Berth se descreveu como uma criança com "muita dificuldade para socializar", que "não conseguia muito abrir minha boca", o que associa ao racismo que sentia desde menina. Uma janela se abriu quando uma tia lhe presenteou no Natal com uma agendinha daquelas com caneta e cadeado.

"Ser mulher é estar numa prisão mortal", diz. Mas com uma ressalva importante: mesmo esse cárcere pode trazer libertação, porque foram outras mulheres que a incentivaram a escrever.

"Ser um homem, branco, de padrão econômico elevado, o coloca muito próximo de liberdade plena", afirma a arquiteta. Isso se reflete numa arquitetura por vezes opressora.

Menciona, então, o que chama de arquitetura fálica. Um belo exemplo seria a avenida Paulista, centro comercial cheio de espigões que representam o poder econômico. Ali se enfileiram "prédios altamente masculinos", que passam o recado de que "o dinheiro importa".

Aí vem o Masp, projeto de Lina Bo Bardi, que não tinha uma militância feminista propriamente dita, mas propôs "um respiro num ambiente altamente sufocante", com um vão livre disputado por quem passa pela avenida.

A política do trio exalta uma plateia predominantemente feminina, sem citar que a maior parte dela era branca. Mas d'Ávila tem o cuidado de se introduzir na discussão como uma mulher privilegiada, pois de pele clara, com boa condição financeira e um companheiro que divide as responsabilidades no cuidado da filha do casal.

Nem partir dessa posição de mais conforto a livrou de ter sua capacidade intelectual sob persistente escrutínio, diz. Algo comum a tantas mulheres. Talvez por isso, quando jovem, d'Ávila não se reivindicasse feminista. A ex-deputada conta que se orgulhava de ter mais amigos homens, queria falar de economia de igual para igual, como se o assunto fosse terreno masculino por excelência.

Ela publicou em 2019 "Revolução Laura: Reflexões Sobre Maternidade e Resistência", sobre o impacto em sua vida provocado pela filha que teve em 2015, com um Brasil às vésperas de entrar no turbilhão político que se seguiu ao impeachment de Dilma Rousseff (PT) e culminou na vitória de Bolsonaro em 2018.
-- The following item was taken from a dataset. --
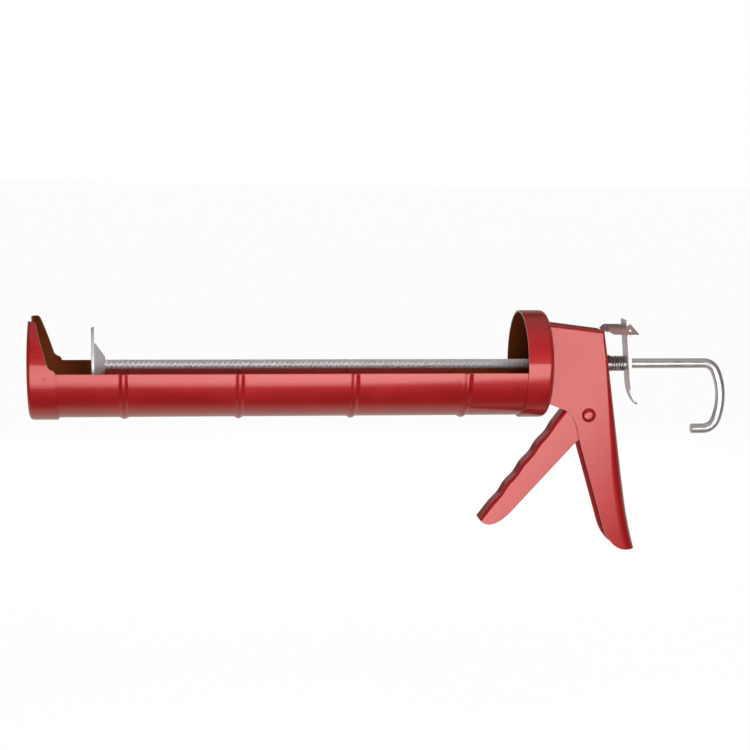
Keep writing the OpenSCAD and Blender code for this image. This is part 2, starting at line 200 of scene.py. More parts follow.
# ---------------------------------------------------------------- materials
def red_enamel():
    """Stoved metallic red enamel under a clear coat."""
    made, tree, shader = new_material("red_enamel")
    where = add(tree, "ShaderNodeTexCoord").outputs["Object"]
    cloud = noise(tree, where, 38, 3.0)
    flake = noise(tree, where, 2600, 2.0, 0.8)
    peel = noise(tree, where, 420, 2.0)
    dust = noise(tree, where, 900, 4.0, 0.7)
    colour = blend_colour(tree, ramp(tree, cloud, 0.35, 0.65, 0, 1), (0.36, 0.006, 0.009),
                          (0.41, 0.008, 0.012))
    glint = ramp(tree, flake, 0.56, 0.70, 0, 0.5)
    colour = blend_colour(tree, glint, colour, (0.55, 0.05, 0.05))
    speck = ramp(tree, dust, 0.66, 0.74, 0, 0.5)
    colour = blend_colour(tree, speck, colour, (0.20, 0.008, 0.010))
    tree.links.new(colour, shader.inputs["Base Color"])
    shader.inputs["Metallic"].default_value = 0.3
    tree.links.new(ramp(tree, cloud, 0.3, 0.7, 0.36, 0.46), shader.inputs["Roughness"])
    shader.inputs["Coat Weight"].default_value = 1.0
    tree.links.new(ramp(tree, dust, 0.3, 0.75, 0.05, 0.10), shader.inputs["Coat Roughness"])
    tree.links.new(bump(tree, flake, 0.00002), shader.inputs["Normal"])
    tree.links.new(bump(tree, peel, 0.00003), shader.inputs["Coat Normal"])
    return made


def painted_shade_enamel():
    """The enamel on the inner faces: matt, painted darker, and with a painted brown shade under the
    caps.
    """
    made, tree, shader = new_material("painted_shade_enamel")
    where = add(tree, "ShaderNodeTexCoord").outputs["Object"]
    cloud = noise(tree, where, 60, 4.0, 0.6)
    dust = noise(tree, where, 900, 4.0, 0.7)
    # Painted shade: brown under the caps and a darker red between them, standing in for the shade
    # inside the cradle and caps.
    brown = blend_colour(tree, ramp(tree, cloud, 0.35, 0.65, 0, 1), (0.15, 0.042, 0.010),
                         (0.18, 0.034, 0.011))
    red = blend_colour(tree, ramp(tree, cloud, 0.35, 0.65, 0, 1), (0.24, 0.028, 0.028),
                       (0.29, 0.030, 0.030))
    along = add(tree, "ShaderNodeSeparateXYZ", {0: where}).outputs["X"]
    behind_front_cap = ramp(tree, along, -0.280, -0.258, 0, 1)
    between_cap_shades = times(tree, behind_front_cap, ramp(tree, along, -0.06, -0.02, 1, 0))
    colour = blend_colour(tree, between_cap_shades, brown, red)
    tree.links.new(colour, shader.inputs["Base Color"])
    shader.inputs["Metallic"].default_value = 0.1
    shader.inputs["Specular IOR Level"].default_value = 0.05
    tree.links.new(ramp(tree, dust, 0.3, 0.75, 0.45, 0.60), shader.inputs["Roughness"])
    tree.links.new(bump(tree, dust, 0.00004), shader.inputs["Normal"])
    return made


def zinc_plate(name, rough, pale, metal, tint=(0.97, 0.95, 1.0)):
    """Zinc plating over drawn or pressed steel: fine blotches and faint drawing lines along X."""
    made, tree, shader = new_material(name)
    where = add(tree, "ShaderNodeTexCoord").outputs["Object"]
    drawn = add(tree, "ShaderNodeMapping", {"Vector": where, "Scale": (0.06, 1, 1)})
    lines = noise(tree, drawn.outputs["Vector"], 2400, 3.0, 0.6)
    cloud = noise(tree, where, 160, 4.0, 0.6)
    colour = blend_colour(tree, ramp(tree, cloud, 0.3, 0.7, 0, 1), [0.88 * pale * c for c in tint],
                          [pale * c for c in tint])
    tree.links.new(colour, shader.inputs["Base Color"])
    shader.inputs["Metallic"].default_value = metal
    roughness = ramp(tree, cloud, 0.3, 0.7, 0.85 * rough, 1.2 * rough)
    tree.links.new(roughness, shader.inputs["Roughness"])
    relief = bump(tree, cloud, 0.00001, bump(tree, lines, 0.000008))
    tree.links.new(relief, shader.inputs["Normal"])
    return made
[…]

"Queriam que eu escrevesse sobre a violência de 2018, mas pensava ser injusto transformar em memórias tão profundas apenas uma dimensão do que eu tinha vivido." Se por um lado lhe atravessou "a dimensão do ódio", por outro, conheceu uma rede de afeto que se construiu em torno dela e da filha. Seu desafio, portanto, era "contar história bonita diante do horror".

Carrascosa é aplaudida ao propor uma autocrítica para um grupo majoritário ali. "Mesmo sob governos de esquerda —e nós, do campo progressista, precisamos enfrentar essa realidade—, mulheres sofrem tortura institucional, estupro institucional através das revistas vexatórias." Ela lembra do governo da Bahia, sob guarda do PT, que acumula crises de segurança pública e escalada na violência policial.

Lança o conceito de "feminegricídio" para falar da maior vulnerabilidade das mulheres. Mas a literatura, segundo a professora de literatura da Universidade Federal da Bahia, é uma ponte possível de salvação. Quando leem autores negros como Conceição Evaristo e Itamar Vieira Junior, presidiárias que há 13 anos encontra uma vez por semana se sentem incentivadas a produzir escritos próprios.

A mediadora resgata a notícia de que, pela primeira vez em sua história, a Fuvest, vestibular que seleciona alunos para a USP, terá uma lista de leitura obrigatória só com obras escritas por autoras. "Até que daqui a três anos incluem de novo Machado de Assis", brinca Silva. Por ora, a exclusividade feminina vale para as provas que serão aplicadas a quem quiser entrar na universidade em 2026, 2027 e 2028.

O quarteto terminou sua conversa aplaudido de pé.